Worse, these wines and perhaps even the estate ones are subjected to all kinds of chemical manipulation. It is possible to strip out every element of a wine and then replace them chemically. There is a product available fro Bayer which Mr. Draper refers to as the 'Death Star' which is the chemical used to neutralize wine. Then water, acid and a host of other things may be added. Reverse Osmosis can be used to lower alcohol etc.

So much of Californian wine is processed in this way that what is left is that produced by the minority of reputable producers, "Critter producers" as he calls small scale operations and honorable exceptions.

Returning to the unique quality of Ridge wines derived from many sites over Northern California, terroir is derived in this case from unifying concepts of vine age, vine husbandry, and vinification. Surprisingly the full portfolio of Ridge wines is not exported. In the UK, only a fraction is available. Paul Draper explained this was due in some cases to small production of some of these vineyards and to some extent to the fact that the grapes were grown by partners, albeit trusted ones (he likes to have control of as many elements as possible).

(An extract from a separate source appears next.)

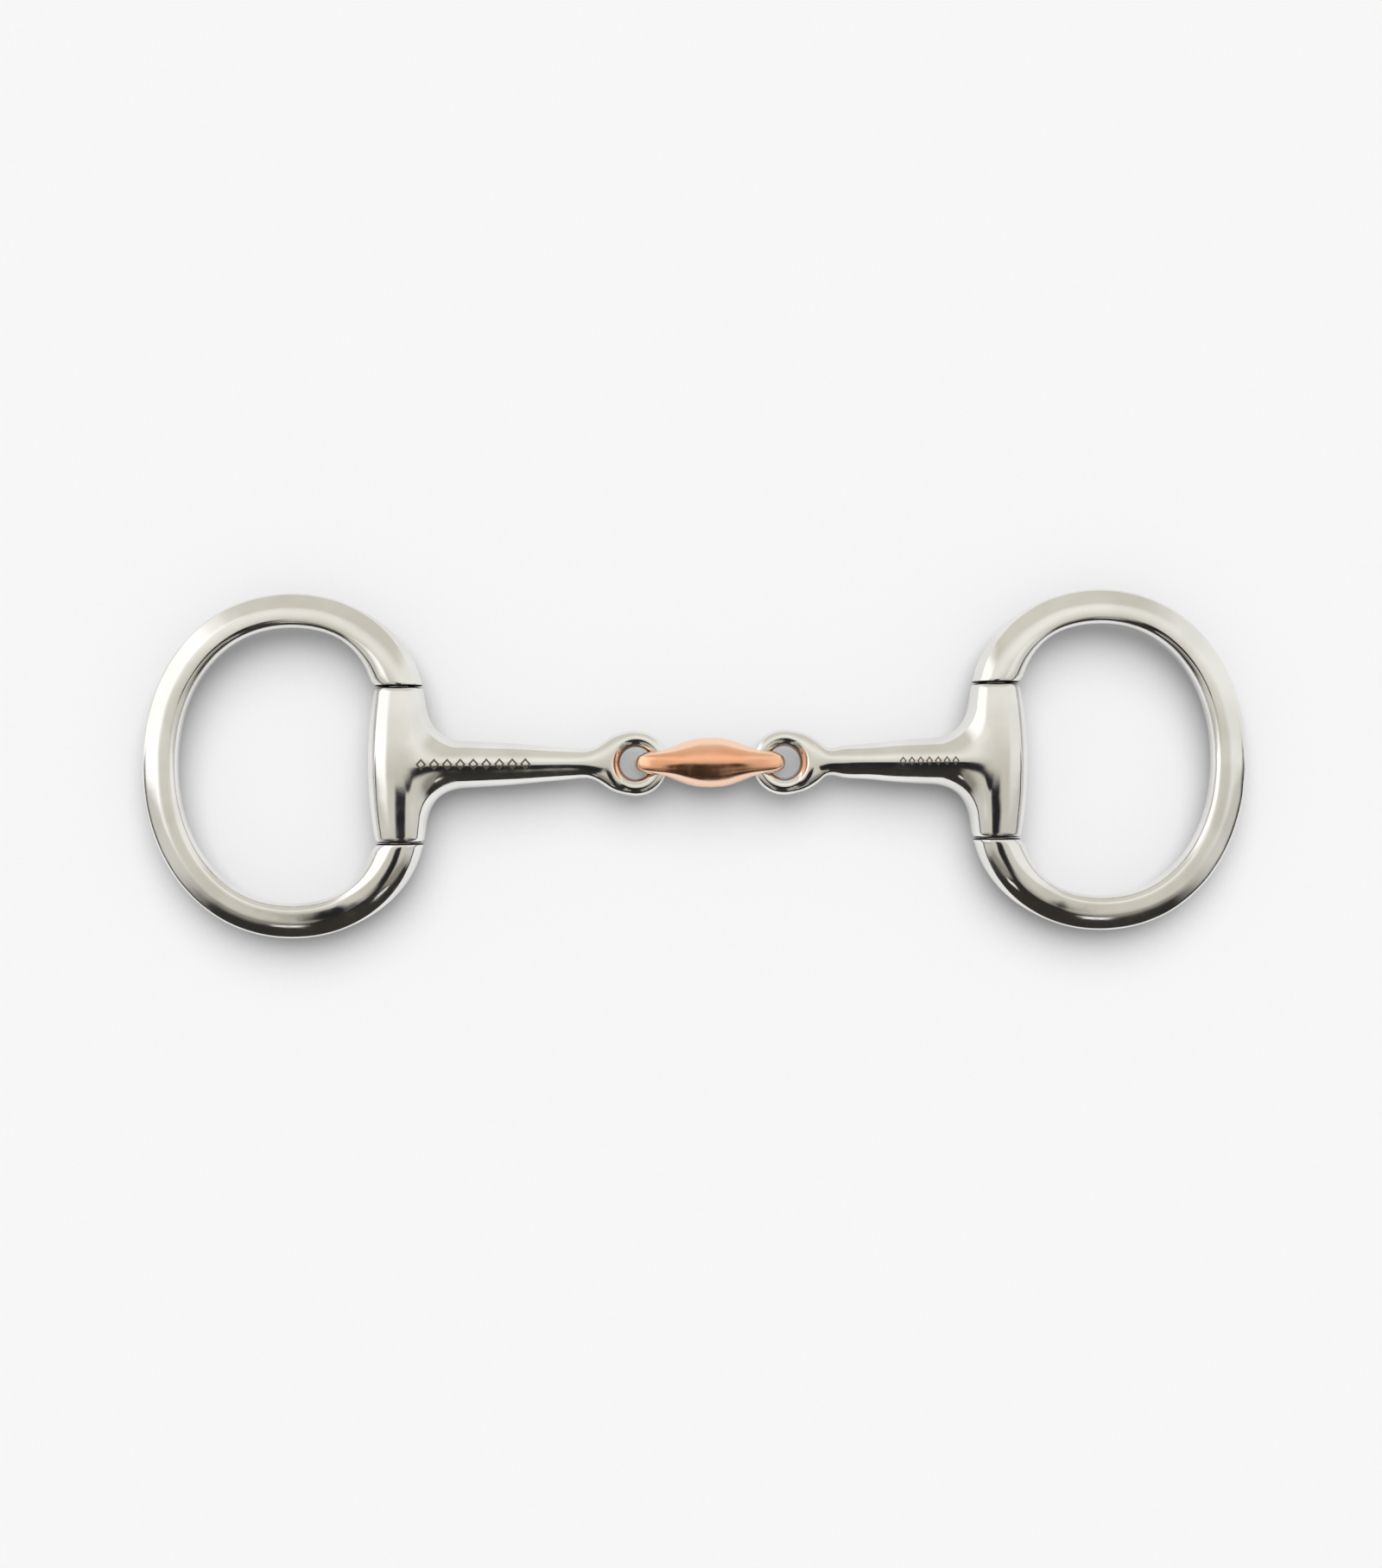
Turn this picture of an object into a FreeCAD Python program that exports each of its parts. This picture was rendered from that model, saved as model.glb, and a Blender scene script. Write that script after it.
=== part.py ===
import FreeCAD, Part
import math
import os
import Sketcher
from FreeCAD import Placement, Rotation, Vector

# Eggbutt snaffle bit with a double-jointed mouthpiece.
# X runs along the mouthpiece, Y along the hinge pins of the rings, Z out of the flat bit.
# The origin is the middle of the whole bit, half way between the far edges of the two rings.

# Driving dimensions in millimetres: alias, value, meaning.
DIMENSIONS = [
    ("lozenge_length", 38.6, "tip to tip"),
    ("lozenge_width", 12.7, "widest, along Y"),
    ("lozenge_depth", 12.7, "thickest, along Z"),
    ("lozenge_hole_offset", 12.7, "middle of the lozenge to the axis of an end hole"),
    ("eye_clearance", 0.4, "between the tube of an eye and the wall of its hole"),
    ("eye_ring_radius", 6.2, "centre of the eye to the centre of its tube"),
    ("eye_tube_radius", 2.15, "round tube of the eye"),
    ("left_arm_reach", 59.9, "hinge pin to the centre of the eye, left arm"),
    ("right_arm_reach", 54.3, "hinge pin to the centre of the eye, right arm"),
    ("arm_root_height", 13.0, "arm inside the barrel, along Y"),
    ("arm_root_depth", 13.0, "the same along Z"),
    ("arm_middle_height", 10.7, "arm at half reach, along Y"),
    ("arm_middle_depth", 10.4, "the same along Z"),
    ("arm_neck_height", 7.6, "arm before the eye, along Y"),
    ("arm_neck_depth", 6.7, "the same along Z"),
    ("arm_root_fillet", 5.0, "rounding between arm and barrel"),
    ("barrel_length", 39.3, "end face to end face"),
    ("barrel_end_radius", 6.1, "barrel at its ends"),
    ("barrel_middle_radius", 7.9, "barrel at its middle"),
    ("barrel_edge_fillet", 0.6, "rounding of the barrel's end edges"),
    ("barrel_gap", 0.3, "between a barrel end and a ring butt"),
    ("pin_radius", 2.5, "hinge pin"),
    ("pin_clearance", 0.05, "radial, pin to barrel bore"),
    ("pin_press", 0.01, "radial interference, pin in the sockets of the ring"),
    ("pin_chamfer", 0.4, "ends of the hinge pin"),
    ("socket_depth", 6.0, "blind hole for the pin in each butt"),
    ("socket_end_gap", 0.2, "left behind the end of the pin"),
    ("ring_half_height", 43.6, "outer edge of the loop, along Y"),
    ("ring_reach", 64.5, "hinge pin to the far outer edge"),
    ("ring_half_span", 37.6, "half of the loop's oval, along X"),
    ("ring_band", 8.9, "width of the loop's section"),
    ("ring_crest", 3.8, "half depth of the loop at its crest"),
    ("butt_radius", 6.1, "round end of the ring"),
    ("butt_blend", 24.0, "length over which the butt becomes the loop"),
    ("butt_edge_fillet", 0.5, "rounding of the butt's end edge"),
]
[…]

We returned to the tasting room/shop and bought 4 bottles;



Mazzoni Home Ranch (58% Zinfandel, 40% Carignane, 2% Petite Sirah), Sonoma County 13.7%



Dynamite Hill (100% Petite Sirah), York Creek Vineyard, Spring Mountain District, 13.8%



Lytton Estate Syrah (88% Syrah, 12% Viognier), Drt Creek Valley, 14.55%



Bucignani Ranch (100% Hillside Grown Old Vine Carignane, 2010. 14.5%

Back in London, we could be sure of having something special as well as unique outside the US, but we had come away with so much more from the generous 2 1/2 hours of Paul Draper's time - the equivalent of a year at university indeed!